Kebijakan yang sama, katanya, juga terjadi di Washington DC dan sedang digugat di Pengadilan Federal oleh Jaksa Agung Washington DC.
“Dengan demikian salah dan keliru jika Kemhan RI menjadikan AS sebagai contoh untuk menjustifikasi pelibatan TNI dalam keamanan dalam negeri di Indonesia karena di AS saja pengadilan telah menyatakannya Ilegal,” jelasnya.
Usman juga menilai pembandingan dengan AS yang menganggap pelibatan militer di sana mengurangi angka kriminalitas tidak memiliki basis ilmiah yang jelas.
“Naik-turunnya angka kriminalitas bukan karena pelibatan militer. Banyak faktor yang memengaruhi naik-turunnya angka kriminalitas di AS. Bahkan berdasarkan data yang ada, pengerahan pasukan di beberapa negara bagian dilakukan di wilayah yang angka kriminalitasnya sedang menurun. Sehingga pengerahan pasukan di beberapa wilayah di AS lebih bersifat politis ketimbang karena masalah kriminalitas,” paparnya.
Hal itulah, lanjut Usman, yang menyebabkan kebijakan tersebut digugat karena berlebihan, tidak proporsional, dan melanggar hukum.
Ia juga memandang pembandingan dengan AS di bawah kepemimpinan Donald Trump adalah berbahaya dan keliru.
“Pemerintahan Trump adalah rezim yang dikritik dan disoroti baik di dalam maupun di luar negeri akibat kebijakan yang anti-demokrasi atau pro-fasisme. Dengan meniru AS, berarti Kemhan sedang mengarahkan rezim pemerintahan di Indonesia ke arah rezi yang anti-demokrasi atau pro-fasisme, salah satunya terkait isu pelibatan militer di ranah sipil,” terangnya.
Pelibatan TNI akhir-akhir ini di Indonesia dalam menjaga keamanan dalam negeri, semisal yang terbaru menjaga Gedung DPR RI, dinilai Usman berlebihan, tidak proporsional, dan keluar jauh dari fungsi sejatinya sebagai alat pertahanan negara.

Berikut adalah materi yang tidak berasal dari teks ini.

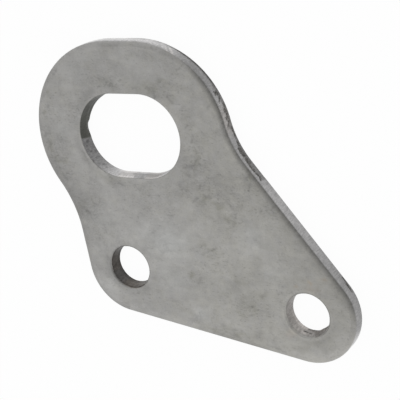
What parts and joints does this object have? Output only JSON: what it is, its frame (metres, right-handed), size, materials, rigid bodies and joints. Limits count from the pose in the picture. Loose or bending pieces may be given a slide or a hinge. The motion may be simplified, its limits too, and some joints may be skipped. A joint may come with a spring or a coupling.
{
  "type": "engine lift support bracket",
  "caption": "Flat pressed-steel lifting plate: a rounded head around an obround eye, bolt holes along its straight base, and softly rolled sheared edges.",
  "frame": {"origin": "midway between the axes of the bolt holes, on the back face", "axes": "+X from the bolt hole below the lifting eye to the outer one, +Y in the plate towards the eye, +Z out of the front face; the plate lies on its back face"},
  "size_m": [0.108, 0.0872, 0.0045],
  "materials": {
    "plate_steel": "dull tumbled steel with cloudy stains, bright sheared walls and dark torn patches"
  },
  "bodies": {
    "root": {"lift_plate": "plate_steel"}
  },
  "joints": []
}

“Lebih dari itu, berdasarkan konstitusi seharusnya bukan Menteri Pertahanan yang melibatkan militer dalam wilayah sipil, melainkan hal tersebut adalah kewenangan Presiden. Selain itu, semestinya dalam kondisi normal dan damai seperti saat ini secara konstitusional fungsi TNI adalah fungsi pertahanan bukan keamanan, sehingga TNI tidak perlu terlalu jauh terlibat dalam urusan dalam negeri,” tukasnya.
Upaya memaksakan pelibatan TNI dalam wilayah sipil, lanjut Usman, tidak sesuai dengan suara rakyat sebagaimana tercantum dalam Tuntutan 17+8 yang menghendaki militer kembali ke barak, menghentikan keterlibatannya dalam pengamanan sipil, dan tidak memasuki ruang sipil.
Selain Amnesty Internasional Indonesia, Koalisi Masyarakat Sipil untuk Reformasi Sektor Keamanan terdiri atas Imparsial, YLBHI, KontraS, PBHI, Elsam, Human Right Working Group (HRWG), Walhi, Setara Institute, Centra Initiative, Indonesia Corruption Watch (ICW), Lembaga Bantuan Hukum (LBH) Jakarta, LBH Pers, LBH Masyarakat, LBH Surabaya Pos Malang, Aliansi untuk Demokrasi Papua (ALDP), Public Virtue, Institute for Criminal Justice Reform (ICJR), Aliansi Jurnalis Independen (AJI) Jakarta, Perhimpunan Pembela Masyarakat Adat Nusantara (PPMAN), BEM SI, De Jure, Raksha Initiative, LBH Asosiasi Perempuan Indonesia untuk Keadilan (APIK), dan Koalisi Perempuan Indonesia (KPI).